About
Neil Hedger is a contemporary British artist known for his figurative sculptures.
Featuring fractured bodies and often comical imagery he recontextualises the tradition of figurative sculpture. Referencing compositions from Old Masters and the ancient Greek fragments that inspired them, he blends their imagery and techniques with aesthetics that echo Willem de Kooning, Rodin and Cartoon Network.
“I see what I do as a kind of existential materialism, forced upon the shape of traditional statues. I have always been fascinated by statues, how they inhabit a space, how separate they are from us. I see them as a metaphor for otherness. The obsolete nature of an unchanging object shaped like a person is the thing I find so fascinating about them. What could be commemorated in such an unchanging manner about ourselves today?”

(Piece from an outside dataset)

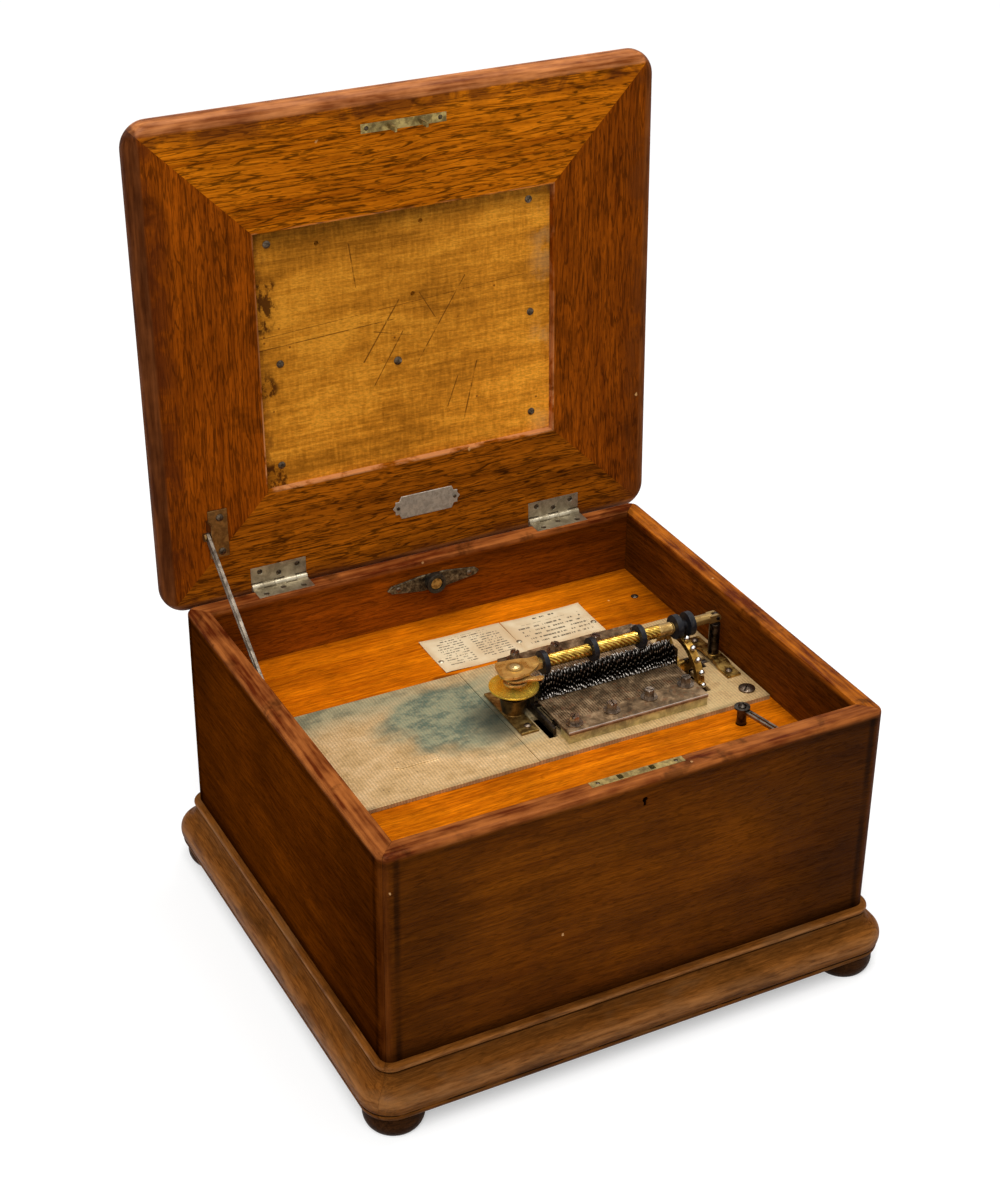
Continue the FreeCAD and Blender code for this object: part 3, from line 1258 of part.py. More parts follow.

Neil Hedger was born 1970 in London to English/Scottish parents, and grew up in Croydon. As a small boy, he was obsessed by a statue in a niche outside The Stanley Halls (since stolen) of Vulcan blacksmith to the gods. It was the closest and most real manifestation of the b/w photos of Michelangelo sculptures that were in the one art book on his parent’s bookshelf. This began his lifelong love for the inaccessible nature of the public statue, and eventually led to his enrolling on the Foundation Art course at Croydon College in 1988. Here it was recommended that he should study sculpture in Scotland at Duncan of Jordanstone College of Art, Dundee. He graduated in 1993 and returned to London and a studio in Brick Lane, making a living sculpting toys and waxworks, moving on to work extensively in the British Film Industry. He left this work to resume his studies on the MFA Course at Goldsmiths College, graduating in 2008.
He was selected for The New Contemporaries 2008, then awarded the Matt Roberts Salon award 2009 and selected by Nigel Cooke for ArtReview Future Greats 2011.
He is married with three children, and lives and works in London.